The word “episcopal” comes from the ancient Greek epískopos, meaning overseer. The first session of the first General Convention, held in 1785, consisted only of the House of Deputies. However, it adopted a constitutional provision establishing a separate House of Bishops, which joined the convention at its second session in 1789.
The Task Force on the Episcopacy, formed at the request of the last meeting of convention, has submitted 34 resolutions. They are in reply to convention’s mandate that it study “the election, appointment, roles and responsibilities of the episcopate.” To do so, they began at that 1785 beginning.
Those resolutions will be considered, first by the Churchwide Leadership Committee, when the 79th General Convention officially gets underway July 5 at the Austin Convention Center.

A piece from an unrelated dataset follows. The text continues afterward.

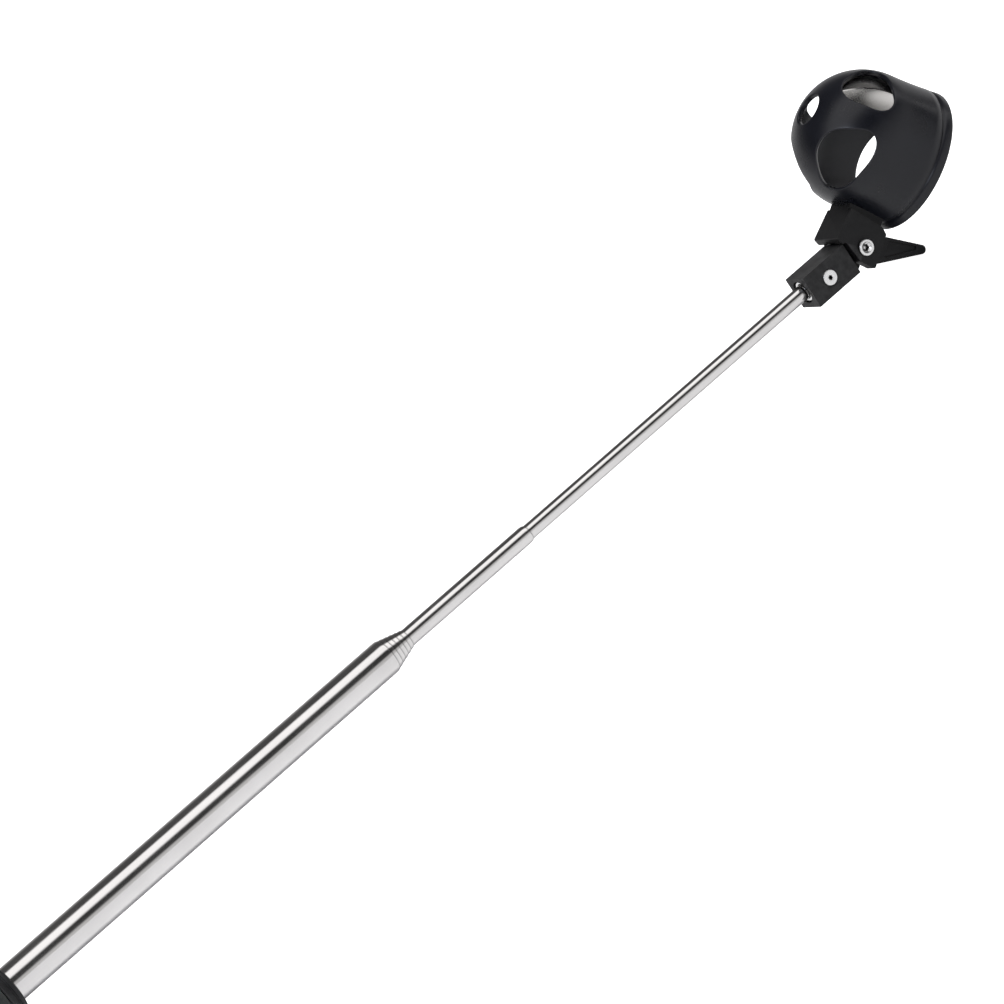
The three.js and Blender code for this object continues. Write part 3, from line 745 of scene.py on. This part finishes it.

Convention runs through July 13. The task force’s Blue Book report to convention is here.
Diocese of Connecticut Bishop Ian Douglas, task force chair, told Episcopal News Service that the group had a huge job and “we had a lot of different constituencies represented.”
The Very Rev. Gary Hall, a task force member who is the interim rector of Trinity Episcopal Church in Santa Barbara, California, said that range of constituencies made for “some real differences of opinion on the task force.” However, most members came to a “consensus place” on most of the issues, he said.
Some might think that the first part of the task force’s mandate – to examine the fact that lay Episcopalians and clergy elect their bishops – would have been a bit of a rubber stamp. However, task force member and Diocese of Fort Worth Deputy Katie Sherrod said it was a very serious discussion, especially when it was set in light of another of the task force’s mandates: to “pay particular attention to the recent trend away from a diverse House of Bishop,” and devise ways to encourage diversity. The task force, she said, learned that some Anglican Communion provinces in which bishops are appointed have more diverse groups of bishops than the Episcopal Church.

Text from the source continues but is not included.